26. Dezember, 2024

Wirtschaft

EZB plant Kurswechsel: Von Datenabhängigkeit zu Risikoabwägungen

EZB plant Kurswechsel: Von Datenabhängigkeit zu Risikoabwägungen

Die Europäische Zentralbank (EZB) beabsichtigt, ihre bisherige Strategie zur Festlegung von Zinssenkungen unter stärkerer Gewichtung aktueller Wirtschaftsdaten aufzugeben. Dies signalisiert ein neues Kapitel für die Geldpolitik der Eurozone, das auf die Bekämpfung der nachwirkenden Inflationswellen abzielt.

Philipp Lane, leitender Volkswirt der EZB, erklärte in einem Podcast der Financial Times mit Soumaya Keynes, dass zukünftige geldpolitische Entscheidungen "anhand bevorstehender Risiken und nicht rückwärtsgewandt" getroffen werden sollten, sobald sich die Gewissheit einstellt, dass die Inflation auf das mittelfristige Ziel der Notenbank von 2 Prozent zusteuert.

Vor dem Inflationsanstieg im Zuge der Pandemie verließen sich die EZB und andere bedeutende Zentralbanken stark auf Prognosen für die zukünftige Inflationsentwicklung, um Entscheidungen zu Zinsen zu treffen. Doch das Überraschungsmoment persistenter Preissteigerungen, ausgelöst durch Lieferkettenengpässe und den Ukraine-Krieg, erschütterte dieses Vertrauen.

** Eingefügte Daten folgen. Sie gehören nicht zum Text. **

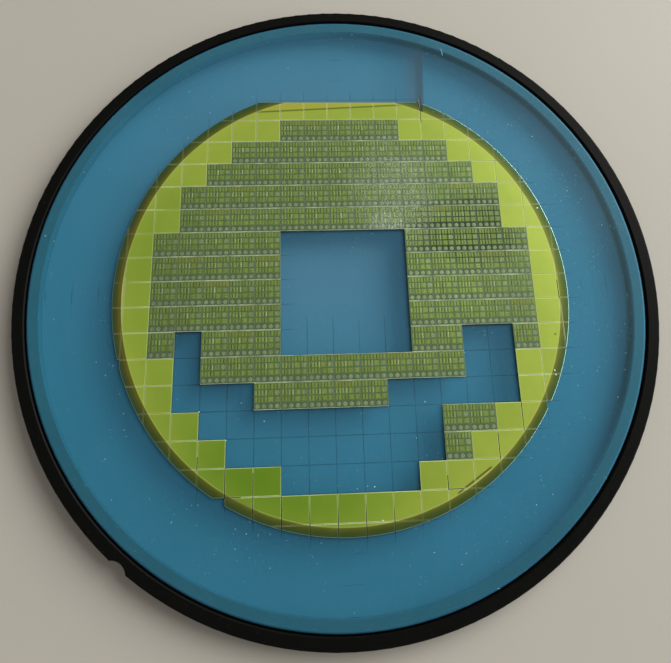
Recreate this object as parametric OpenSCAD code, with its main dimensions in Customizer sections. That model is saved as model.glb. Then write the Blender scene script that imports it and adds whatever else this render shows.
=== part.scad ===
// A diced silicon wafer on dicing tape, stretched over a two-piece grip ring.
// The tape is drawn tight like a drumhead over the inner ring, folds down over its edge,
// and is clamped between the bead of the inner ring and the groove of the outer ring.
// The dies lie on the tape row by row, with the saw kerf open between them.
// The origin is on the underside, at the centre of the rings. +Y points to the wafer's flat.

/* [Grip rings] */
// Height of both rings, with the tape
ring_h = 6; // [5.6:0.1:8]
// Diameter of the opening through the inner ring, at its top
ring_bore = 196; // [190:0.5:200]
// Width of the inner ring above its bead
hoop_w = 3.75; // [3.4:0.05:5]
// Rounding of the inner ring's top edge, which the tape folds over
fold_r = 0.8; // [0.4:0.1:1.2]
// Height of the straight part of the opening, under the tape
bore_land = 2; // [1:0.5:4]
// How much further the opening's tapered lead-in reaches at the foot
bore_lead = 1.2; // [0.4:0.1:1.5]
// How far the inner ring's bead stands out
bead_out = 0.5; // [0.3:0.05:0.8]
// Height of the bead's middle above the underside
bead_z = 2; // [1.8:0.1:2.4]
// Height of the bead's straight part
bead_land = 1.2; // [0.8:0.1:1.4]
// Height of each slope that leads on to the bead
bead_slope = 0.6; // [0.5:0.1:0.8]
// Height of the outer ring's straight lip above the bead
lip_land = 0.3; // [0.2:0.1:0.6]
// Width of the open slot round the tape's fold
slot_w = 0.4; // [0.3:0.05:1]
// Width of the outer ring outside that slot
rail_w = 4.01; // [3.5:0.01:6]
// Chamfer on the inner top edge of the outer ring
rim_chamfer = 0.35; // [0.2:0.05:1]
// Rounding of the outer top edge of the outer ring
rim_r = 0.5; // [0.2:0.1:0.8]
// Chamfer at the outer foot of the outer ring
foot_chamfer = 0.4; // [0.2:0.1:0.8]
// Radius of the locating notch in the outer ring
notch_r = 4.6; // [3:0.1:6]
// Depth of the locating notch
notch_depth = 1.5; // [0.8:0.1:2]
// Direction of the locating notch, turned from +X
notch_angle = 230.5; // [200:0.5:260]

/* [Dicing tape] */
// Thickness of the tape
tape_t = 0.15; // [0.08:0.01:0.2]
// Clearance between the tape's skirt and each ring
tape_gap = 0.02; // [0.01:0.01:0.05]
// Height of the tape's trimmed edge above the underside
tape_foot = 0.5; // [0.2:0.1:0.7]

/* [Wafer] */
// Diameter of the wafer
wafer_d = 150; // [146:0.5:156]
// Thickness of the wafer
wafer_t = 0.675; // [0.4:0.005:0.8]
// Length of the wafer's flat
flat_len = 57.5; // [55:0.5:60]
// Turn of the flat against the saw lines
flat_turn = -0.5; // [-1:0.1:1]
// Bevel round both edges of the wafer
edge_bevel = 0.2; // [0.1:0.05:0.25]
// Wafer centre from the ring centre along X
wafer_x = 0.4; // [-3:0.1:3]
// Wafer centre from the ring centre along Y
wafer_y = -1.6; // [-3:0.1:3]

/* [Dies] */
// Die pitch along X
pitch_x = 8.41; // [8.2:0.01:8.6]
// Die pitch along Y
pitch_y = 8.32; // [8.2:0.01:8.6]
// Middle of the centre die from the wafer centre along X
grid_x = 0.26; // [-1:0.01:1]
// Middle of the centre die from the wafer centre along Y
grid_y = -0.24; // [-1:0.01:1]
// Width of the saw kerf
kerf = 0.1; // [0.04:0.01:0.2]
// Smallest reach of a rim piece that stays on the tape
sliver = 0.8; // [0.4:0.1:1.5]
// Width of the chip broken out beside the flat
chip_w = 0.8; // [0.4:0.1:1.2]
// Length of that chip along the saw line
chip_len = 4; // [2:0.5:6]

/* [Circuit] */
// Plain street round the circuit of a die
street = 0.25; // [0.15:0.05:0.5]
// Gap between the blocks of a circuit
block_gap = 0.3; // [0.2:0.05:0.5]
// Height of the blocks above the die
relief = 0.02; // [0.01:0.01:0.05]

/* [Hidden] */
$fn = 180;
bore_r = ring_bore / 2;
hoop_r = bore_r + hoop_w;
hoop_h = ring_h - tape_t;
clamp_off = tape_t + 2 * tape_gap;
bead_top = bead_z + bead_land / 2 + bead_slope;
bead_foot = bead_z - bead_land / 2 - bead_slope;
lip_z = bead_top + lip_land;
slot_r = hoop_r + clamp_off + slot_w;
ring_r = slot_r + rail_w;
wafer_r = wafer_d / 2;
flat_y = sqrt(wafer_r * wafer_r - flat_len * flat_len / 4);
die_w = pitch_x - kerf;
die_h = pitch_y - kerf;
// Depth that the circuit's blocks reach into the die, and what a cut runs past a face
root = wafer_t / 4;
through = 1;

// The wafer map, seen from above with the flat at the top: o is a blank die, # a die with
// a circuit, and a dot a die that has been picked off or a sliver that has come away.
WAFER_MAP = [
    "ooooooooooooooooooo",
    "ooooooo#####ooooooo",
    "ooooo#########ooooo",
    "oooo###########oooo",
    "ooo#############ooo",
    "ooo#############ooo",
    "oo#####.....#####oo",
    "oo#####.....#####oo",
    "oo#####.....#####oo",
    "oo#####.....#####oo",
    "oo#.###.....##..#oo",
    "ooo.##########..ooo",
    "ooo...#####.....ooo",
    "oooo.........##oo.o",
    "ooooo........#ooooo",
    "ooooooo.....ooooooo",
    "oooo.oooooooooooooo",
    "ooooooooooooooooooo"];
MID_ROW = floor((len(WAFER_MAP) - 1) / 2);
MID_COL = floor(len(WAFER_MAP[0]) / 2);

// Raised blocks of a circuit: a line of equal letters is one block
BLOCK_MAP = ["aaaa", "bbbc", "dddd", "eeff"];

// Columns and rows count from the centre die, to the right and towards the flat.
last_col = ceil(wafer_r / min(pitch_x, pitch_y)) + 1;
COLS = [-last_col : last_col];
ROWS = [for (row = [last_col : -1 : -last_col]) if (len(row_cells(row)) > 0) row];
CIRCUIT_ROWS = [for (row = ROWS) if (len(circuit_cells(row)) > 0) row];
BLANK_ROWS = [for (row = ROWS) if (len(blank_cells(row)) > 0) row];

function cell_x(col) = grid_x + col * pitch_x;
function cell_y(row) = grid_y + row * pitch_y;
function near(middle, size) = max(abs(middle) - size / 2, 0);
function far(middle, size) = abs(middle) + size / 2;

// A cell is on the wafer where its corner nearest the centre lies far enough inside the edge,
// and whole where its furthest corner does.
function on_wafer(col, row) =
    norm([near(cell_x(col), die_w), near(cell_y(row), die_h)]) < wafer_r - sliver
    && cell_y(row) - die_h / 2 < flat_y - sliver;
function is_whole(col, row) =
    norm([far(cell_x(col), die_w), far(cell_y(row), die_h)]) < wafer_r - edge_bevel
    && cell_y(row) + die_h / 2 < flat_y - edge_bevel;

// A cell beyond the map is blank.
function on_map(col, row) = abs(col) <= MID_COL && row <= MID_ROW && MID_ROW - row < len(WAFER_MAP);
function mark(col, row) = on_map(col, row) ? WAFER_MAP[MID_ROW - row][col + MID_COL] : "o";
function has_circuit(col, row) = mark(col, row) == "#" && is_whole(col, row);

function row_cells(row) = [for (col = COLS) if (on_wafer(col, row) && mark(col, row) != ".") col];
function circuit_cells(row) = [for (col = row_cells(row)) if (has_circuit(col, row)) col];
function blank_cells(row) = [for (col = row_cells(row)) if (!has_circuit(col, row)) col];

// Rows are numbered from the flat.
function row_name(kind, row) =
    let (number = MID_ROW - row + 1)
    str(kind, "_dies_row_", number < 10 ? "0" : "", number);

// Outside wall of the inner ring with its bead, moved out by off, from the top down
function clamp_wall(off, top_z, foot_z) =
    let (out = hoop_r + off)
    [[out, top_z],
     [out, bead_top],
     [out + bead_out, bead_top - bead_slope],
     [out + bead_out, bead_foot + bead_slope],
     [out, bead_foot],
     [out, foot_z]];
function turned_back(points) = [for (i = [len(points) - 1 : -1 : 0]) points[i]];

// What a rounding of radius r takes off a top corner, with the centre of the round at the origin
module corner_trim(r) {
    difference() {
        square(r + through);
        circle(r, $fn = 48);
    }
}

// Outer ring: groove inside, an open slot round the fold, a chamfered rim and a flat top
module outer_ring_section() {
    difference() {
        polygon(concat(
            turned_back(clamp_wall(clamp_off, lip_z, 0)),
            [[slot_r, lip_z + slot_w],
             [slot_r, ring_h - rim_chamfer],
             [slot_r + rim_chamfer, ring_h],
             [ring_r, ring_h],
             [ring_r, foot_chamfer],
             [ring_r - foot_chamfer, 0]]));
        translate([ring_r - rim_r, ring_h - rim_r]) corner_trim(rim_r);
    }
}

module outer_ring() {
    color([0.09, 0.09, 0.085])
    difference() {
        rotate_extrude() outer_ring_section();
        rotate([0, 0, notch_angle])
            translate([ring_r + notch_r - notch_depth, 0, -through])
                cylinder(r = notch_r, h = ring_h + 2 * through, $fn = 64);
    }
}

// Inner ring: a bore that widens to its foot, and a rounded top edge under the tape's fold
module inner_ring_section() {
    difference() {
        polygon(concat(
            [[bore_r, hoop_h - bore_land], [bore_r, hoop_h]],
            clamp_wall(0, hoop_h, 0),
            [[bore_r + bore_lead, 0]]));
        translate([hoop_r - fold_r, hoop_h - fold_r]) corner_trim(fold_r);
    }
}

module inner_ring() {
    color([0.72, 0.76, 0.76])
    rotate_extrude() inner_ring_section();
}

// Tape: a drumhead, a round fold and a skirt that follows the bead down between the rings
module tape_section() {
    fold_x = hoop_r + tape_gap - fold_r;
    fold_z = hoop_h - fold_r;
    translate([0, hoop_h]) square([fold_x, tape_t]);
    translate([fold_x, fold_z]) difference() {
        square(fold_r + tape_t);
        corner_trim(fold_r + tape_t);
        circle(fold_r, $fn = 48);
    }
    polygon(concat(
        clamp_wall(tape_gap, fold_z, tape_foot),
        turned_back(clamp_wall(tape_gap + tape_t, fold_z, tape_foot))));
}

module dicing_tape() {
    color([0.25, 0.48, 0.62])
    rotate_extrude() tape_section();
}

module on_tape() {
    translate([wafer_x, wafer_y, ring_h]) children();
}

// The whole wafer before sawing: a bevelled disc with a bevelled flat
module wafer_disc() {
    intersection() {
        rotate_extrude() polygon(bevelled(0, wafer_r));
        rotate([90, 0, 90 + flat_turn])
            linear_extrude(wafer_d + through, center = true) polygon(bevelled(-wafer_r - through, flat_y));
    }
}

function bevelled(start, end) =
    [[start, 0], [end - edge_bevel, 0], [end, edge_bevel],
     [end, wafer_t - edge_bevel], [end - edge_bevel, wafer_t], [start, wafer_t]];

module die_block(col, row) {
    translate([cell_x(col) - die_w / 2, cell_y(row) - die_h / 2, 0]) cube([die_w, die_h, wafer_t]);
}

// Wedge that has broken out of the rim, on the left of the saw line nearest the end of the flat
module rim_chip() {
    line = round((flat_len / 2 - grid_x) / pitch_x + 0.5);
    edge_x = cell_x(line) - die_w / 2 - kerf;
    translate([edge_x, flat_y, -through])
        linear_extrude(wafer_t + 2 * through)
            polygon([[-chip_w, 0], [through, 0], [through, -chip_len], [0, -chip_len]]);
}

module blank_dies(row) {
    color([0.62, 0.72, 0.24])
    on_tape() difference() {
        intersection() {
            wafer_disc();
            for (col = blank_cells(row)) die_block(col, row);
        }
        if (row == MID_ROW) rim_chip();
    }
}

// Cells from this one on that belong to its block, and whether the block starts here
function run(line, cell) = line[cell + 1] == line[cell] ? 1 + run(line, cell + 1) : 1;
function starts(line, cell) = cell == 0 || line[cell] != line[cell - 1];

module circuit_blocks() {
    step_x = (die_w - 2 * street + block_gap) / len(BLOCK_MAP[0]);
    step_y = (die_h - 2 * street + block_gap) / len(BLOCK_MAP);
    for (strip = [0 : len(BLOCK_MAP) - 1], cell = [0 : len(BLOCK_MAP[strip]) - 1])
        if (starts(BLOCK_MAP[strip], cell))
            translate([
                street - die_w / 2 + cell * step_x,
                die_h / 2 - street - (strip + 1) * step_y + block_gap,
                wafer_t - root])
                cube([run(BLOCK_MAP[strip], cell) * step_x - block_gap, step_y - block_gap, root + relief]);
}

module circuit_dies(row) {
    color([0.37, 0.51, 0.22])
    on_tape() for (col = circuit_cells(row)) {
        die_block(col, row);
        translate([cell_x(col), cell_y(row), 0]) circuit_blocks();
    }
}

outer_ring();
inner_ring();
dicing_tape();
for (row = CIRCUIT_ROWS) circuit_dies(row);
for (row = BLANK_ROWS) blank_dies(row);
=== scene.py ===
"""A diced silicon wafer on blue dicing tape, held by a two-piece grip ring.

The rings, the tape and the dies come from the packed model. This file gives each of them its
finish, adds the metal layer of the circuits and the dust of the saw, and sets the stage.
"""

import math
import random

import bpy
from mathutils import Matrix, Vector


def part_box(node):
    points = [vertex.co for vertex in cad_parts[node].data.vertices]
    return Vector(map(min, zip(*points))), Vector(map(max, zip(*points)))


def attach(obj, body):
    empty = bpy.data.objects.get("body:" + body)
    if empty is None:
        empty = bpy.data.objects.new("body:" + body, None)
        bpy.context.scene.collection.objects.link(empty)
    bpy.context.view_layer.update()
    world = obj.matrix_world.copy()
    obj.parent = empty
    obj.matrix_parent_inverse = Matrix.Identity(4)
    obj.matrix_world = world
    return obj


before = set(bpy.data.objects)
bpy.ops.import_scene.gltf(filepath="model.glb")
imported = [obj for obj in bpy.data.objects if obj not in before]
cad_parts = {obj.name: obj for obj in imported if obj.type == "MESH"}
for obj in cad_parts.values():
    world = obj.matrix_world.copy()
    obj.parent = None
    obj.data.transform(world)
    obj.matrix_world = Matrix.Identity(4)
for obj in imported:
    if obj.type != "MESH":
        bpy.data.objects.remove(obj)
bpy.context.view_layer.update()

bl_info = {
    "name": "Diced Wafer",
    "version": (1, 0, 0),
    "blender": (4, 5, 0),
    "location": "View3D > Sidebar > Wafer",
    "description": "Finishes a diced wafer on its grip ring and sets the stage for it",
    "category": "Object",
}

MM = 0.001
BODY = "root"


# ---------------------------------------------------------------- places, from the frame

def node_names(kind):
    """The names of all nodes of one kind, from the flat down."""
    return sorted(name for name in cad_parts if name.startswith(kind))


BLANK_ROWS = node_names("blank_dies")
CIRCUIT_ROWS = node_names("circuit_dies")


def corners(names):
    """Lowest and highest corner of several nodes together."""
    boxes = [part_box(name) for name in names]
    low = Vector([min(box[0][axis] for box in boxes) for axis in range(3)])
    high = Vector([max(box[1][axis] for box in boxes) for axis in range(3)])
    return low, high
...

Die Herausforderung durch eine anhaltend hohe Inflation führte die Zentralbanker dazu, weniger auf langfristige Projektionen und stärker auf kurzfristige Inflationsdaten, wie monatliche Inflations- und Vierteljahres-BIP-Zahlen, zu achten. Obwohl die Inflation in der Eurozone deutlich von einem Höchststand von 10,6 Prozent im Oktober 2022 auf 2,3 Prozent im November gesunken ist, bleibt der Einfluss kurzfristiger Daten größer als der von Prognosen.

Lane betonte im Podcast, dass, obwohl die Inflation nahe am EZB-Ziel liegt, "noch ein wenig Wegstrecke" zu bewältigen sei, insbesondere um die Dienstleistungsinflation weiter zu senken. Kürzlich veröffentlichte Eurostat-Daten zeigen, dass die jährliche Dienstleistungsinflation auf 3,9 Prozent gesunken ist, schwächer als prognostiziert.

Lane erwartet, dass die EZB im Verlauf der nächsten Jahre auf einen vorsichtigeren, vorausschauenden Kurs umschwenken könnte. Analysten hoffen, dass die EZB bei ihrer nächsten Sitzung am 12. Dezember, bei der eine Zinssenkung erwartet wird, ihre künftige Strategie deutlicher kommuniziert.

Der Gouverneur der Bank von Italien, Fabio Panetta, forderte im November ein Ende der datengetriebenen Entscheidungen und sprach sich für eine proaktivere Zinsstrategie aus, um nicht in die Phase unzureichender Inflation zurückzufallen.